CySA+ (CS0-003) focuses on the SOC analyst / incident responder role. It is genuinely more technical than Security+ — the question patterns assume you are in front of SIEM output, IDS alerts, and incident tickets.

Blueprint:

  • Security operations — 33%
  • Vulnerability management — 30%
  • Incident response and management — 20%
  • Reporting and communication — 17%

If your job is — or will be — SOC analyst, incident responder, threat hunter, or security engineer with IR responsibilities, CySA+ is worth the ~80-hour study investment and $404 fee. It maps tightly to the day-job skills.

If your job is security architect, compliance, GRC, or you work in a management track, CySA+ is not the right credential. You want CISSP or CCSP instead. CySA+ on an architect's resume signals "tactical operator" which may work against you for architect-level roles.

Fair substitute: GIAC GCIH (Certified Incident Handler) is a deeper alternative in the same space for people who are already past Security+ and want to deepen into IR. More expensive ($1,000+), more recognized among security professionals, but overkill for a junior SOC analyst. CySA+ is the reasonable mid-tier option.

Market signal for CySA+: 580 US job postings in the last 90 days mentioned it. CISSP mentioned: 2,400. CySA+ is niche compared to the big certs, but for the specific SOC role it's appropriate.

CASP+: usually a mistake

CASP+ (CAS-005, launched Dec 2024) is where I give the most cautionary advice. CompTIA positions it as an advanced security cert — the top of the CompTIA stack. In practice, it sits in a no-man's-land between Security+ (too foundational) and the real industry-standard advanced certs (CISSP, CCSP, OSCP).

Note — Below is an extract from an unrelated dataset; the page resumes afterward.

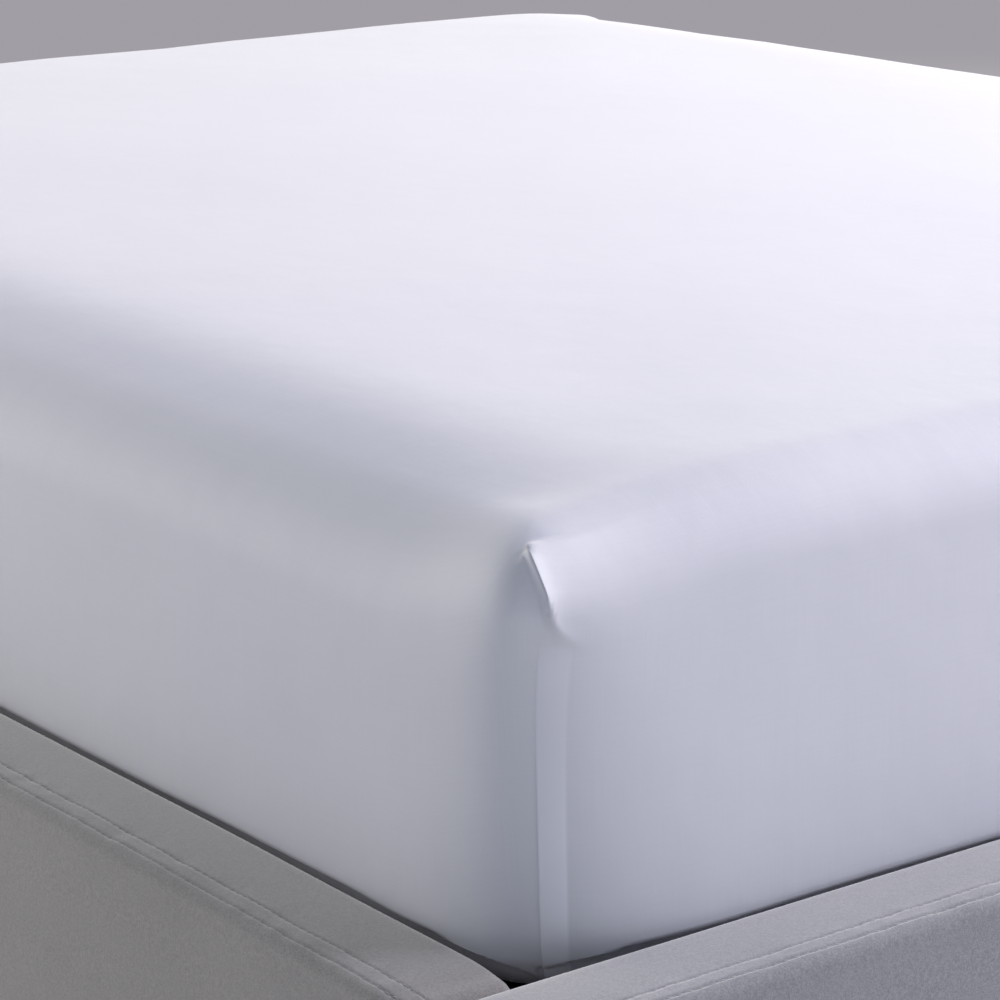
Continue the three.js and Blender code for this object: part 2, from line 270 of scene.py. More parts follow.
def side_points(on_long, s, row, tuck_top):
    """u, w, z of the skirt, and how far down the cloth they lie below the end of the rolled edge.
    Rows 0 to 1 go down the side, 1 to 2 round the bottom edge, 2 to 3 underneath."""
    middle = np.where(on_long, FLAT_HALF_Y, FLAT_HALF_X)
    r = roll_radius(on_long, s)
    u0, w0 = ring(on_long, s, middle, drawn_in(on_long, s, r), *PLAN_RIM)
    start = CLOTH_TOP - top_fall(u0, w0) - r
    t = min(row, 1)
    turn = min(max(row - 1, 0), 1) * QUARTER
    under = max(0, row - 2) * UNDER_TURN
    straight = (start - CLOTH_BOTTOM - BOTTOM_TURN) * t
    tuck = BOTTOM_TURN * (1 - math.cos(turn)) + under
    plan = [plan_rounding(t, rim, spread) for rim, spread in zip(PLAN_RIM, PLAN_SPREAD)]
    rounding = [max(r - PLAN_TIGHTENING * tuck, PLAN_LEAST) for r in plan]
    inset = drawn_in(on_long, s, r + straight) + tuck
    z = start - straight - BOTTOM_TURN * math.sin(turn)
    u, w = ring(on_long, s, middle, inset, *rounding)
    rounded_in = np.where(on_long, TUCK_SLANT[0] * u, TUCK_SLANT[1] * w)
    step_in = tucked(z, tuck_top - rounded_in) * (1 - TUCK_CORNER * bell(s / TUCK_CORNER_REACH))
    curl_in = CURL_IN * bell(s / np.where(on_long, *CURL_REACH))
    curl_in = curl_in * np.clip((CURL_TOP - z) / CURL_DROP, 0, CURL_LIMIT) ** 2
    u, w = ring(on_long, s, middle, inset + step_in + curl_in, *rounding)
    return u, w, z, straight + BOTTOM_TURN * turn + under


def upper_ridge(g):
    """Where the ear's ridge lies beside the corner between its tip and the head of the seam."""
    return lerp(EAR_TIP_SIDE, SEAM_TOP, np.clip((g - EAR_TIP) / (SEAM_HEAD - EAR_TIP), 0, 1))


def ear_ridge(g):
    """Where the ear's ridge lies beside the corner, g below the end of the rolled edge."""
    lower = EAR_DRIFT * np.clip((g - SEAM_HEAD) / (EAR_END - SEAM_HEAD), 0, 1) ** 2
    return upper_ridge(g) + lower


def ear_lift(s, g):
    """The ear's height at s beside the corner, positive on the short side."""
    q = s - ear_ridge(g)
    edge = EAR_TIP - EAR_FAN * np.maximum(q, 0)
    rise = smoothstep(g, edge - EAR_RISE, edge)
    dying = smoothstep(g, SEAM_HEAD, EAR_END)
    height = EAR_LIFT * rise * (1 - dying)
    left = lerp(EAR_CLIFF, EAR_SOFT, dying**2)
    left = left + EAR_TIP_SOFT * (1 - smoothstep(g - EAR_TIP, *EAR_TIP_REACH))
    past = np.maximum(q, 0)
    right = lerp(np.exp(-past / EAR_SLOPE), np.exp(-past / EAR_SPREAD), EAR_SPREAD_SHARE)
    ear = height * np.where(q < 0, bell(q / left), right)
    pull = PULL_LIFT * np.where(g < 0, bell(g / PULL_ABOVE), bell(g / PULL_BELOW))
    return ear + pull * np.where(s < 0, bell(s / PULL_LONG), np.exp(-np.maximum(s, 0) / PULL_SHORT))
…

The problem: hiring managers at the level CASP+ targets (senior security engineers, lead security architects) usually list CISSP, not CASP+. The Department of Defense lists CASP+ for IAT Level III and some IAM roles, but most non-DoD roles have moved on to CISSP as the expected advanced credential.

When CASP+ makes sense:

  • DoD or defense contractor role that specifically requires CASP+
  • You already have Security+ and CySA+, want to stay in the CompTIA stack for renewal-efficiency reasons (CASP+ passes CEU requirements for the lower certs)
  • You are pre-CISSP experience and want an advanced credential while building the 5-year CISSP experience requirement

When CASP+ is a mistake:

  • You are trying to signal "senior security engineer" to non-DoD employers
  • You have the CISSP experience requirement (5 years)
  • Your target role specifically lists CISSP or CCSP

In my coaching cohort, about 60% of people who took CASP+ retrospectively wished they had gone for CISSP. About 90% of DoD-track candidates who took CASP+ were satisfied with the choice. The split is almost entirely about your sector.

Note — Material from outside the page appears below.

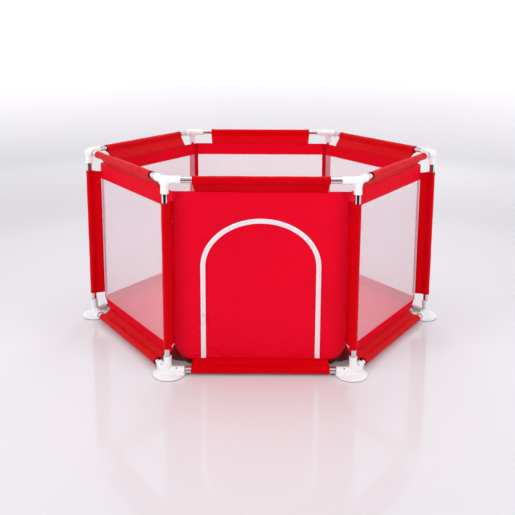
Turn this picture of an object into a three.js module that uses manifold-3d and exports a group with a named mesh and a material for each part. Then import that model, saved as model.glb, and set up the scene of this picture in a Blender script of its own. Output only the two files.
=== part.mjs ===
// Six-sided playpen: a push-fit frame of metal tubes and plastic corner pieces, which holds up a sewn
// cover with five net walls, a cloth front with a zipped doorway, and a cloth floor.
// Millimetres, +Z up, origin on the ground at the middle of the pen. The front faces -Y.

import * as THREE from 'three';
import { mergeVertices } from 'three/addons/utils/BufferGeometryUtils.js';
import Module from 'manifold-3d';

const wasm = await Module();
wasm.setup();

// ---- driving dimensions ----------------------------------------------------------------------

const SIDE = 590; // from post to post, on every side
const SLANT = 55; // degrees between the front side and each slanted side (60 is a regular hexagon)
const TOP_RAIL_Z = 638; // axes of the rails above the ground
const BOTTOM_RAIL_Z = 18;
const GAP = 0.3; // running gap between pieces that touch

const TUBE_RADIUS = 9.5;
const TUBE_WALL = 0.8;
const TUBE_END = 15.5; // from a corner's axis to the end of each tube in its socket

const SOCKET_RADIUS = 12.5;
const TOP_ARM = 49; // length of each socket from the corner's axis
const TOP_LEG = 43;
const FOOT_ARM = 53;
const FOOT_LEG = 48;

const DISC_RADIUS = 53; // the round foot, which sits a little inward of its post
const DISC_INWARD = 7;
const DISC_HEIGHT = 15;

const SLEEVE_RADIUS = 12; // cloth sleeve round a tube
const CLOTH = 1.5;
const WEB = 3; // two layers of cloth between a sleeve and the bag
const TOP_SLEEVE_END = 84; // from a corner's axis to the end of each sleeve
const BOTTOM_SLEEVE_END = 74;
const POST_SLEEVE_TOP_Z = 565;
const POST_SLEEVE_BOTTOM_Z = 91;

const BAG_INSET = 35; // from a side's tubes inward to the bag's wall
const BAG_TOP_Z = 593;
const BAG_BOTTOM_Z = 40;
const BAG_CUT = 56; // each lower corner of a wall is cut off, this far along the bottom
const WALL = 2.4; // thickness of a net wall with its borders
const PANEL = 4; // thickness of the cloth front and its door

const DOOR_HALF_WIDTH = 183; // all measured to the middle of the zip
const DOOR_TOP_Z = 500;
const DOOR_ARCH = 150; // height of the half-ellipse on top of the straight legs
const DOOR_BOTTOM_Z = 44.5;
const DOOR_EDGE = 4; // from the middle of the zip to the cloth's edge, on each side
const ZIP_HALF_BAND = 8.5;
const TAPE = 1.2;
const ZIP_BOTTOM_Z = 50;

const SLIDER_Z = 190; // where the zip's slider stands, on the left leg

const FLOOR = 3; // thickness of the floor cloth
const FLOOR_LOW_Z = 2; // underside of its flat middle
const FLOOR_MIDDLE = 0.82; // size of the flat middle against the rim

const ROUND_SIDES = 16; // sides of every tube and bore
const SOCKET_SIDES = 12;
const DISC_SIDES = 24;

// ---- materials -------------------------------------------------------------------------------

const material = (color, roughness, metalness = 0) =>
  new THREE.MeshStandardMaterial({ color, roughness, metalness });

const whitePlastic = material(0xf4f3f2, 0.35);
const chrome = material(0xcfd0d2, 0.12, 1);
const redCloth = material(0xd8051c, 0.7);
const net = material(0xe6dfe8, 0.9);
net.transparent = true;
net.opacity = 0.45;
const zipTape = material(0xf6eef0, 0.75);
const zipMetal = material(0xe9e9ea, 0.3);

// ---- helpers ---------------------------------------------------------------------------------

const playpen = new THREE.Group();
playpen.name = 'playpen';

// A closed three.js geometry as a manifold solid.
function solid(geometry) {
  const bare = geometry.clone();
  bare.deleteAttribute('normal');
  bare.deleteAttribute('uv');
  const merged = mergeVertices(bare, 1e-3);
  const triangles = [];
  const index = merged.index.array;
  for (let i = 0; i < index.length; i += 3) {
    const [a, b, c] = [index[i], index[i + 1], index[i + 2]];
    if (a !== b && b !== c && c !== a) triangles.push(a, b, c);
  }
  const vertProperties = new Float32Array(merged.attributes.position.array);
  const triVerts = new Uint32Array(triangles);
  return new wasm.Manifold(new wasm.Mesh({ numProp: 3, vertProperties, triVerts }));
}

// A manifold solid as a three.js geometry.
function shell(manifold) {
  const mesh = manifold.getMesh();
  const geometry = new THREE.BufferGeometry();
  geometry.setAttribute('position', new THREE.BufferAttribute(mesh.vertProperties, 3));
  geometry.setIndex(new THREE.BufferAttribute(mesh.triVerts, 1));
  geometry.computeVertexNormals();
  return geometry;
}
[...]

Market signal for CASP+: 340 US postings in the last 90 days mentioned CASP+. Most are DoD or DoD-contractor roles. If you search outside government, the cert is rarely named.

The right stack

If you are entering security: Security+ first. Land a SOC or junior security role. Stop here for 1–2 years until you know your direction.

If you are SOC-track: Security+ → CySA+ → eventually GCIH or CISSP depending on depth vs breadth

If you are architect-track: Security+ → (skip CySA+ and CASP+) → CISSP when you hit 5 years experience

If you are DoD-contractor-track: Security+ → CySA+ (for IAT II+) → CASP+ (for IAT III) → eventually CISSP for management roles

If you are red-team track: Security+ → eventually OSCP. CySA+ and CASP+ are the wrong direction entirely.

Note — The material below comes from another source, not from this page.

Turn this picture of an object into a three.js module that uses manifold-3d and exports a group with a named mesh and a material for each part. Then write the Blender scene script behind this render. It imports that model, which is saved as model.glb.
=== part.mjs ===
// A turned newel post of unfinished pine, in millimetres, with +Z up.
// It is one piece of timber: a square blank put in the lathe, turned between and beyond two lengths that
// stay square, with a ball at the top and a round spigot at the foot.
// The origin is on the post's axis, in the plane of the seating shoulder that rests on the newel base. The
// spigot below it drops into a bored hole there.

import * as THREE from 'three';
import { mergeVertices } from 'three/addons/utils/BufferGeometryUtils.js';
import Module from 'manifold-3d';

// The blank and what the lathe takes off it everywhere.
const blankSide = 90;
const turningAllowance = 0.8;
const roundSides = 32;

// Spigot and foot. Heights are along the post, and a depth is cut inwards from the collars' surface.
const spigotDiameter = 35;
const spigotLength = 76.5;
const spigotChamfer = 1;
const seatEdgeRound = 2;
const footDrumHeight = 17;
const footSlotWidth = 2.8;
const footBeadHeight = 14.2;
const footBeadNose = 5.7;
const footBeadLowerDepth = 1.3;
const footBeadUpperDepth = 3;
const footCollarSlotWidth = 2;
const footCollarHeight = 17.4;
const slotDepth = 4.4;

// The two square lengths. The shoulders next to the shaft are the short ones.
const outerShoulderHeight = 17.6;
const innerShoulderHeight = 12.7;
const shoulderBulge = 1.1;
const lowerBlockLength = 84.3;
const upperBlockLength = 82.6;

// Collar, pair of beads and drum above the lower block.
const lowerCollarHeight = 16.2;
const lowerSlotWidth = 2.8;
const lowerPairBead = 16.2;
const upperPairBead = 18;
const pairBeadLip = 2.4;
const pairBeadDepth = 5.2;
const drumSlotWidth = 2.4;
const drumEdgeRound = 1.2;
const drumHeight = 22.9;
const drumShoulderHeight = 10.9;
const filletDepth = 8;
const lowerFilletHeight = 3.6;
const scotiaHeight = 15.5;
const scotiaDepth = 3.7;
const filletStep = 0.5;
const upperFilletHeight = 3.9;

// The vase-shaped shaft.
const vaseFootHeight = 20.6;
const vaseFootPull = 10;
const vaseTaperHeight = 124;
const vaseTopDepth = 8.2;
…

What the CompTIA stack gets right

Predictable formats. Transparent blueprints. Renewable with reasonable CEU requirements. Vendor-neutral (so skills transfer across employers and tech stacks). The stack as a whole is a legitimate foundation for a security career.

What it gets wrong

The positioning of CASP+ as "advanced." It is not the advanced security cert of 2026. CISSP is. Employers treat CASP+ as equivalent to or slightly below CISSP in most cases, and CISSP is both more recognized and opens more doors.

CompTIA has a commercial interest in selling three certs per candidate. Your career has no such interest. Take the ones that match your track. Skip the ones that do not.

One last number: the three-cert stack costs about $1,317 in exam fees alone, plus 240 study hours, plus ongoing renewals. Compared to CISSP alone at $749 + 200 hours, the stack needs to justify its premium. For most career tracks, it does not. Pick what fits.